* DATA LISTING:
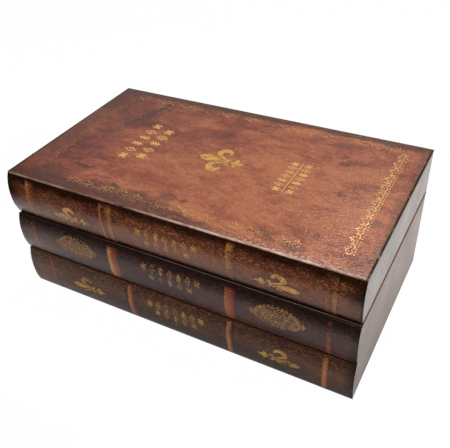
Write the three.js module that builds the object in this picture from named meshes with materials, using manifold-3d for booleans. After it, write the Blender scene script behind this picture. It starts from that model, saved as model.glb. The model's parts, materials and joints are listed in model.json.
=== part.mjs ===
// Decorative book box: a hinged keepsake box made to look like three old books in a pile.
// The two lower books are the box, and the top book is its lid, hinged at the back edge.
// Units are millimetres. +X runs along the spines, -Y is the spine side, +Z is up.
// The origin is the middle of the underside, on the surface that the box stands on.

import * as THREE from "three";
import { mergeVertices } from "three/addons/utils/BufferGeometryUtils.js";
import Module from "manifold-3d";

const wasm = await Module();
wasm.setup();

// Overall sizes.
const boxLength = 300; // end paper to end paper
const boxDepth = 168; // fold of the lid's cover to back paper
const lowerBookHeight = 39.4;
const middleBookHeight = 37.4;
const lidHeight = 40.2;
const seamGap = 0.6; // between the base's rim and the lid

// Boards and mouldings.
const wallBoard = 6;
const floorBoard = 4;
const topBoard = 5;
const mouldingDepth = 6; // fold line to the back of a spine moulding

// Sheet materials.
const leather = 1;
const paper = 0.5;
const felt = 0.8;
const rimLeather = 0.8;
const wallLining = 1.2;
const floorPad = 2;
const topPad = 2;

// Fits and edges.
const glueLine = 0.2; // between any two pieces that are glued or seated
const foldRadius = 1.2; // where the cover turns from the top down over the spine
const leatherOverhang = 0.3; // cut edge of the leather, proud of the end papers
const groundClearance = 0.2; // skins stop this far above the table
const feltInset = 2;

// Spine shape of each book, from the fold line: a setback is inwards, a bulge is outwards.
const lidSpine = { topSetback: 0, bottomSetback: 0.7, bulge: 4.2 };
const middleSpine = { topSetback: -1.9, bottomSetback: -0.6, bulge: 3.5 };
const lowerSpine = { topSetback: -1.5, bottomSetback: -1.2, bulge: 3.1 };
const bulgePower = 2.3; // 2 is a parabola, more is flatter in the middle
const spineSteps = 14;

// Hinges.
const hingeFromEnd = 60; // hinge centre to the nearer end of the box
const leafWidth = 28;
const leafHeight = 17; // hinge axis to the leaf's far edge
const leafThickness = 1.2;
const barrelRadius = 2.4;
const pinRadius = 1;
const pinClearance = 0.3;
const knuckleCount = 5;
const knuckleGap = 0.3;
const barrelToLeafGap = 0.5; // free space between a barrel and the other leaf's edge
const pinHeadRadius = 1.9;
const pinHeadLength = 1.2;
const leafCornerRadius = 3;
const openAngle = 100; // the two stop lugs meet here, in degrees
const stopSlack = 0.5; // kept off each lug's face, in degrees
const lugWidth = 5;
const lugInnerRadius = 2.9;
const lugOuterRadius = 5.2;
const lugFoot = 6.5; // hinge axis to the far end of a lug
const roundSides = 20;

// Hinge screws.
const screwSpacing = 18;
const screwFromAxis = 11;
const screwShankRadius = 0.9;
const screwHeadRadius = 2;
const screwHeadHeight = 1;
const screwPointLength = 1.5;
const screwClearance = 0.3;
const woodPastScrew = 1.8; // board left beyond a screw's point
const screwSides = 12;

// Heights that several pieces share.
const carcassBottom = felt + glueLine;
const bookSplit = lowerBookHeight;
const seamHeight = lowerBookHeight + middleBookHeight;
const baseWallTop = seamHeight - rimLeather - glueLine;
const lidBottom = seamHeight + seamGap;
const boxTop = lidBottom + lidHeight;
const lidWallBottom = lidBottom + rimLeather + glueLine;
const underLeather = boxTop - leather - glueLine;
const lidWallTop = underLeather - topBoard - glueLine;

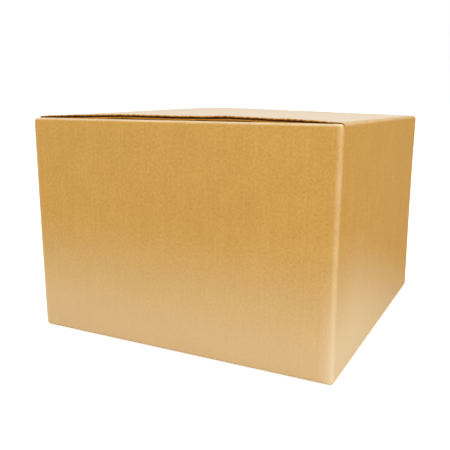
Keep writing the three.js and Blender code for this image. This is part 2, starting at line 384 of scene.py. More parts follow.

* WRITTEN TASK: Extract all the entries word for word.

* RESPONSE TO THE TASK:
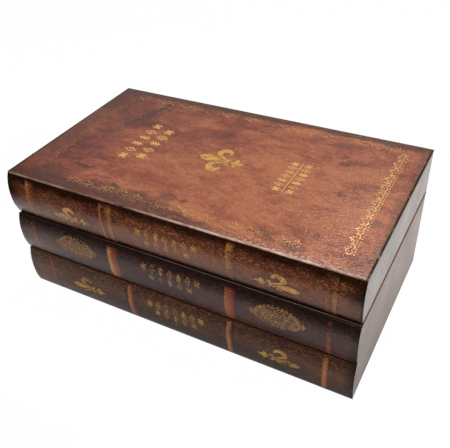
Write the three.js module that builds the object in this picture from named meshes with materials, using manifold-3d for booleans. After it, write the Blender scene script behind this picture. It starts from that model, saved as model.glb. The model's parts, materials and joints are listed in model.json.
=== part.mjs ===
// Decorative book box: a hinged keepsake box made to look like three old books in a pile.
// The two lower books are the box, and the top book is its lid, hinged at the back edge.
// Units are millimetres. +X runs along the spines, -Y is the spine side, +Z is up.
// The origin is the middle of the underside, on the surface that the box stands on.

import * as THREE from "three";
import { mergeVertices } from "three/addons/utils/BufferGeometryUtils.js";
import Module from "manifold-3d";

const wasm = await Module();
wasm.setup();

// Overall sizes.
const boxLength = 300; // end paper to end paper
const boxDepth = 168; // fold of the lid's cover to back paper
const lowerBookHeight = 39.4;
const middleBookHeight = 37.4;
const lidHeight = 40.2;
const seamGap = 0.6; // between the base's rim and the lid

// Boards and mouldings.
const wallBoard = 6;
const floorBoard = 4;
const topBoard = 5;
const mouldingDepth = 6; // fold line to the back of a spine moulding

// Sheet materials.
const leather = 1;
const paper = 0.5;
const felt = 0.8;
const rimLeather = 0.8;
const wallLining = 1.2;
const floorPad = 2;
const topPad = 2;

// Fits and edges.
const glueLine = 0.2; // between any two pieces that are glued or seated
const foldRadius = 1.2; // where the cover turns from the top down over the spine
const leatherOverhang = 0.3; // cut edge of the leather, proud of the end papers
const groundClearance = 0.2; // skins stop this far above the table
const feltInset = 2;

// Spine shape of each book, from the fold line: a setback is inwards, a bulge is outwards.
const lidSpine = { topSetback: 0, bottomSetback: 0.7, bulge: 4.2 };
const middleSpine = { topSetback: -1.9, bottomSetback: -0.6, bulge: 3.5 };
const lowerSpine = { topSetback: -1.5, bottomSetback: -1.2, bulge: 3.1 };
const bulgePower = 2.3; // 2 is a parabola, more is flatter in the middle
const spineSteps = 14;

// Hinges.
const hingeFromEnd = 60; // hinge centre to the nearer end of the box
const leafWidth = 28;
const leafHeight = 17; // hinge axis to the leaf's far edge
const leafThickness = 1.2;
const barrelRadius = 2.4;
const pinRadius = 1;
const pinClearance = 0.3;
const knuckleCount = 5;
const knuckleGap = 0.3;
const barrelToLeafGap = 0.5; // free space between a barrel and the other leaf's edge
const pinHeadRadius = 1.9;
const pinHeadLength = 1.2;
const leafCornerRadius = 3;
const openAngle = 100; // the two stop lugs meet here, in degrees
const stopSlack = 0.5; // kept off each lug's face, in degrees
const lugWidth = 5;
const lugInnerRadius = 2.9;
const lugOuterRadius = 5.2;
const lugFoot = 6.5; // hinge axis to the far end of a lug
const roundSides = 20;

// Hinge screws.
const screwSpacing = 18;
const screwFromAxis = 11;
const screwShankRadius = 0.9;
const screwHeadRadius = 2;
const screwHeadHeight = 1;
const screwPointLength = 1.5;
const screwClearance = 0.3;
const woodPastScrew = 1.8; // board left beyond a screw's point
const screwSides = 12;

// Heights that several pieces share.
const carcassBottom = felt + glueLine;
const bookSplit = lowerBookHeight;
const seamHeight = lowerBookHeight + middleBookHeight;
const baseWallTop = seamHeight - rimLeather - glueLine;
const lidBottom = seamHeight + seamGap;
const boxTop = lidBottom + lidHeight;
const lidWallBottom = lidBottom + rimLeather + glueLine;
const underLeather = boxTop - leather - glueLine;
const lidWallTop = underLeather - topBoard - glueLine;

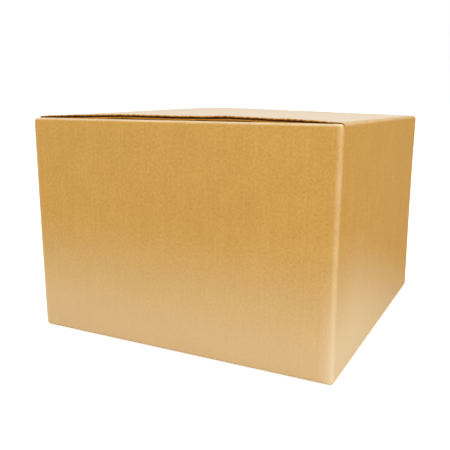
Keep writing the three.js and Blender code for this image. This is part 2, starting at line 384 of scene.py. More parts follow.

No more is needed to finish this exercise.